* Exercise directions
Print the first line of the material below and each line after it, exactly as written, ending with the line that contains "rear_right = (rear_bolt_x, bolt_y)".

START

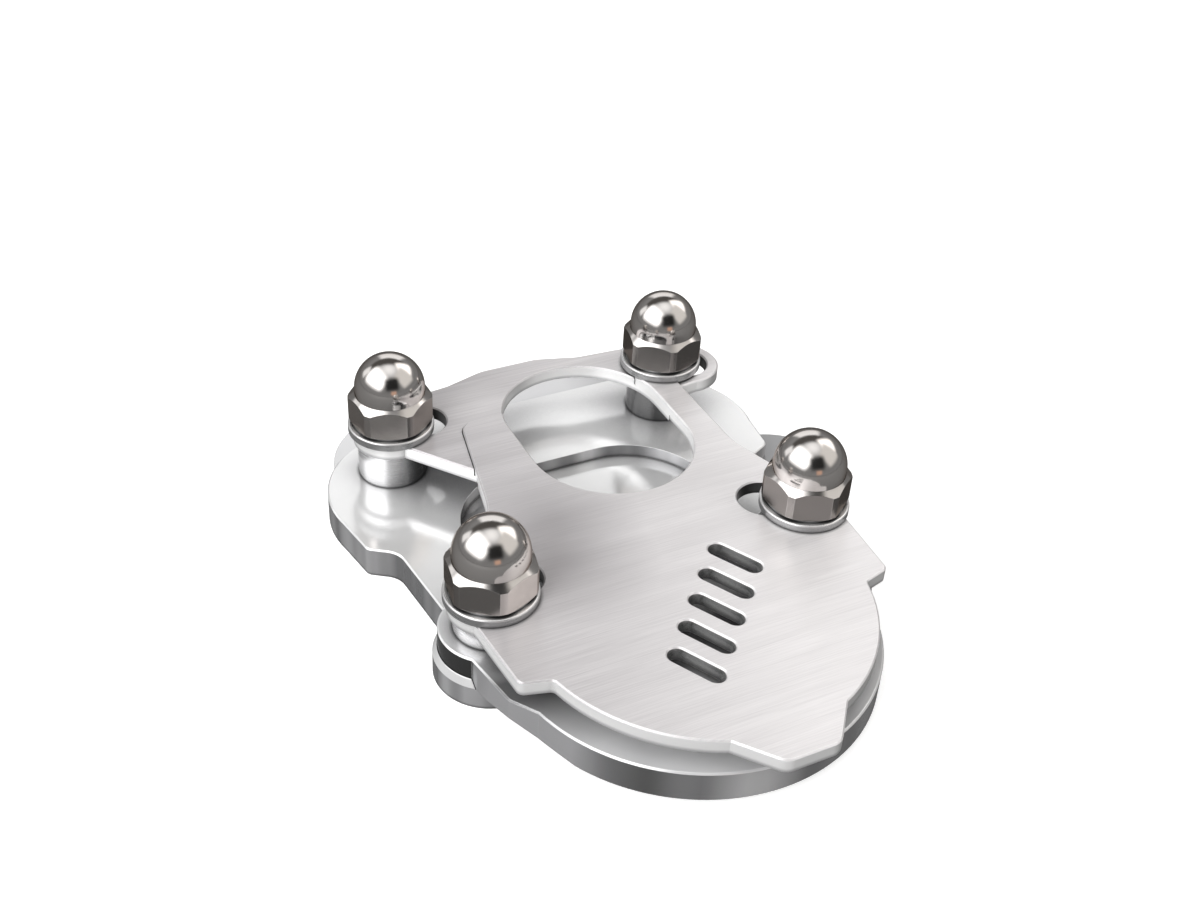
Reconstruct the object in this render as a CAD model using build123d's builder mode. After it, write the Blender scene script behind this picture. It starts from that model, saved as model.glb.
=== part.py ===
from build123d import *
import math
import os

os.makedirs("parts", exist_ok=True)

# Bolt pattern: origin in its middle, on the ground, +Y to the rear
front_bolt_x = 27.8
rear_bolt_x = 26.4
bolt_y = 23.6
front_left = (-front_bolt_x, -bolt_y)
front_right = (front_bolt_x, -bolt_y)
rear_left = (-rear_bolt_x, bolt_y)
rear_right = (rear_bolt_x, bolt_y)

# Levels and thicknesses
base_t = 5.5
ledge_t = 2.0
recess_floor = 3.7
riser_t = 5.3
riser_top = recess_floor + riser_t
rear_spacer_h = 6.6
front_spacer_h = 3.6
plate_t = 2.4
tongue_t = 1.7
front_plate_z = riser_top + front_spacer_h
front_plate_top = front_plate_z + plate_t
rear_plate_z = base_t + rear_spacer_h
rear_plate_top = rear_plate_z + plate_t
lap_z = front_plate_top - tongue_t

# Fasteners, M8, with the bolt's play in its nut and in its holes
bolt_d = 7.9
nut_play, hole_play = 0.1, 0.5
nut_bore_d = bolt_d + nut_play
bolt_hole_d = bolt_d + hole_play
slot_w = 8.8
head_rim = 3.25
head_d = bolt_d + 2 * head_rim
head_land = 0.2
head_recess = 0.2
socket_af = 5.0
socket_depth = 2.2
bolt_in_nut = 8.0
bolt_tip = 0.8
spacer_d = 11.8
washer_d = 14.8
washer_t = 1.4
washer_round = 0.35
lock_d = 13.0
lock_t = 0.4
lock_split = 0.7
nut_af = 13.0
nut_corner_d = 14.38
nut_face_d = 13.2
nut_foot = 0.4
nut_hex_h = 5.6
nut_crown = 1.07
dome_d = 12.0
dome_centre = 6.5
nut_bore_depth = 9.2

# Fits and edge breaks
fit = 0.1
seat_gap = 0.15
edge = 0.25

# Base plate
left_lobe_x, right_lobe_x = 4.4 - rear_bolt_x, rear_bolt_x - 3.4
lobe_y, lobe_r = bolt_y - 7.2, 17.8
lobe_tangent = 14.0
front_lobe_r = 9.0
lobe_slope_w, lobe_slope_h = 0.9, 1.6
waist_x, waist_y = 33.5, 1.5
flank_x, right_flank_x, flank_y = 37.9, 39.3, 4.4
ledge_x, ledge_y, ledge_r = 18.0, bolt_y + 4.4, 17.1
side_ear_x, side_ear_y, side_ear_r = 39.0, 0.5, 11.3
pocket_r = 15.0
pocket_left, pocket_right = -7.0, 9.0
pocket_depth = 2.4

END

* Final result
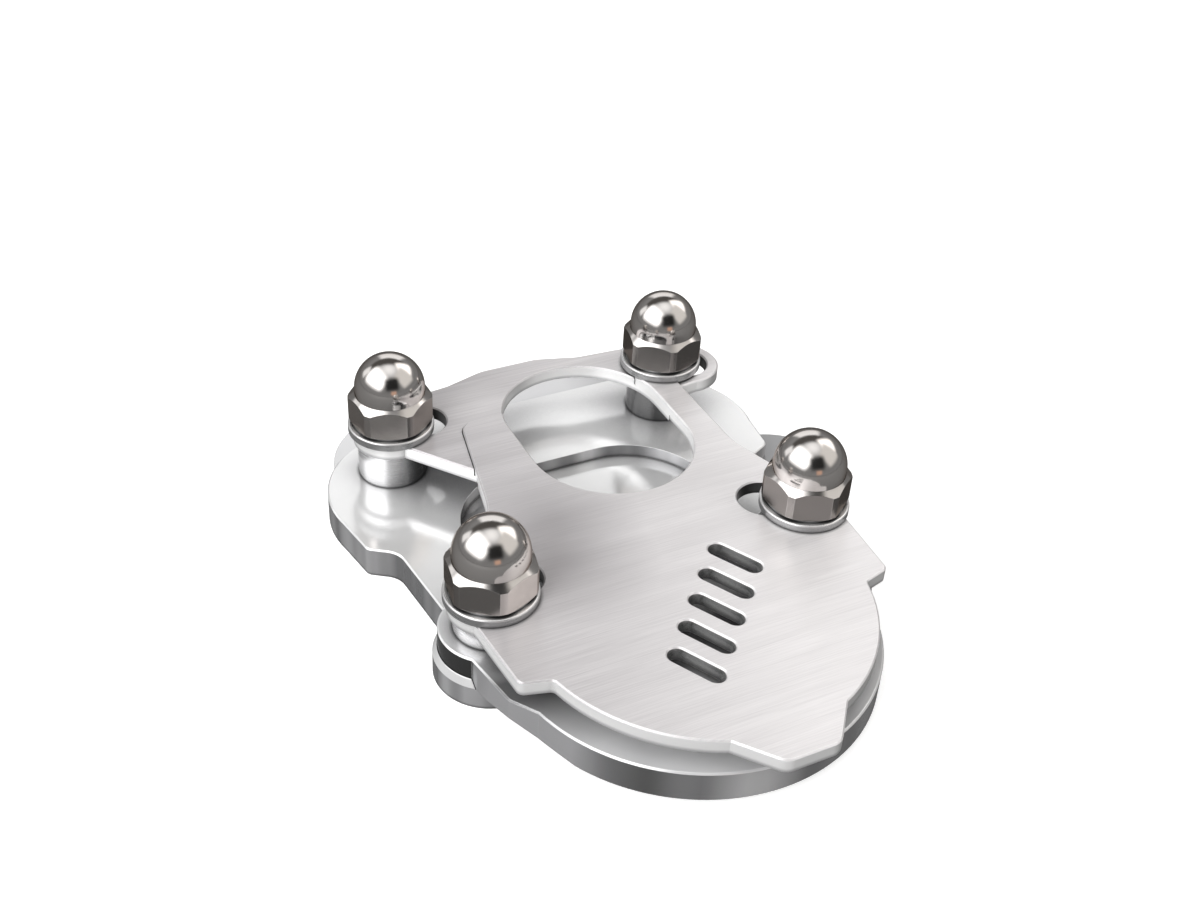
Reconstruct the object in this render as a CAD model using build123d's builder mode. After it, write the Blender scene script behind this picture. It starts from that model, saved as model.glb.
=== part.py ===
from build123d import *
import math
import os

os.makedirs("parts", exist_ok=True)

# Bolt pattern: origin in its middle, on the ground, +Y to the rear
front_bolt_x = 27.8
rear_bolt_x = 26.4
bolt_y = 23.6
front_left = (-front_bolt_x, -bolt_y)
front_right = (front_bolt_x, -bolt_y)
rear_left = (-rear_bolt_x, bolt_y)
rear_right = (rear_bolt_x, bolt_y)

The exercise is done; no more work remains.